双包层光纤涂覆层的热损伤是高功率连续光纤激光器运转的主要限制因素之一。对高功率连续光纤激光器中的热效应进行研究，并对于仅由于涂覆层的热损伤引起的功率极限给出了理论模拟。进行了千瓦级光纤激光器中无源光纤与增益光纤熔点冷却的理论与实验研究。对于不同的冷却结构分别测量光纤与热沉之间的热接触电阻，并提供了有效的散热方案实现热量的有效传导。采用新型散热技术，基于主振荡功率放大（MOPA）结构，研制出1080 nm 1.11 kW全光纤激光器样机。放大级抽运光注入处熔点表面最大温度为327 K（54 ℃），运行过程中没有非线性效应和热损伤现象出现。

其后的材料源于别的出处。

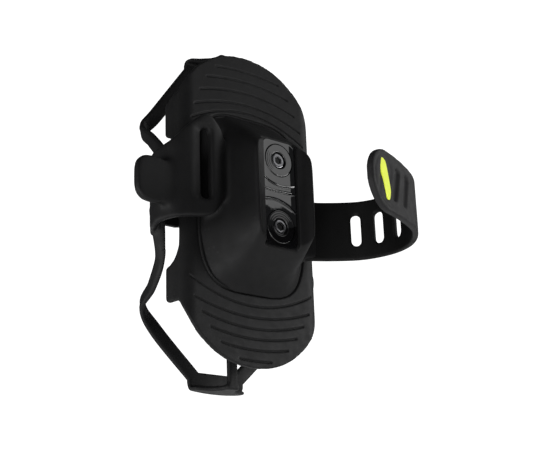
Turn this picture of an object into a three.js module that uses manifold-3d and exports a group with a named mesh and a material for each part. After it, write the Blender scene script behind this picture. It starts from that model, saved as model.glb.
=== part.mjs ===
// A silicone bicycle mount that straps to a tube and holds a phone with a power bank behind it.
// Millimetres. The tube lies along Z through the origin, the phone's long side is along Z,
// the screen faces -Y, and the strap leaves on the -X side and hooks on the buckle on the +X side.
import * as THREE from 'three';
import { mergeVertices } from 'three/addons/utils/BufferGeometryUtils.js';
import Module from 'manifold-3d';

const wasm = await Module();
wasm.setup();

// ---- driving dimensions -------------------------------------------------------------------
const GAP = 0.3; // clearance between neighbouring pieces
const TUBE_RADIUS = 20; // largest tube that the saddle takes
const PACK = { width: 70.6, depth: 12.6 }; // the power bank, with full-round long sides
const PHONE = { width: 73.9, height: 147.8, depth: 7.2, lift: 0.9 }; // lift is its centre's Z
const PAD = { skin: 2, halfHeight: 69.1, halfWidth: 45.5, edge: 35.3, outerFace: -39.1 };
const WING = {
  reach: 43.4, upper: [25, 41], lower: [-30.3, -45.5], fillet: 11, tipFrom: 0.68, tipRadius: 2.6,
};
const SPINE = { gap: 5.3, neck: 4.6, strap: 2.4, padHalfWidth: 15 };
const BAND = { width: 6.4, thickness: 2.2 };
const FOOT = { halfWidth: 14.6, sole: 2.2, rim: 8.6 };
const HUB = { lip: 12.8, top: -15.4, base: -38.8 };
const INSERT = { thickness: 2.2, halfLength: 23 };
const EYE = { spacing: 29, radius: 7.1 };
const CORE = { halfWidth: 10, halfLength: 21.7, front: -30, back: -24.3 };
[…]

Double-clading fiber coating thermal damage is one of the prime limiting factors for the operation of high-power continuous-wave (CW) fiber lasers. The thermal effects in high power CW fiber lasers are studied, and the maximum output power of fiber lasers limited by the thermal degradation of coatings is theoretically simulated. Theoretical and experimental studies of splice points cooling in 1 kW CW fiber lasers are presented. Thermal contact resistances between the fiber and its heat sink are measured separately for different geometries and efficient cooling methods to achieve effective heat conduction are proposed. By using these optimized methods, based on the master oscillator power amplifier (MOPA) architecture, a 1080 nm 1.11 kW all-fiber laser prototype is obtained. The maximum surface temperature at the pump light launching end splice of the booster amplifier is 327 K (54 ℃). Moreover, thermal or nonlinear effects have not been observed during operation.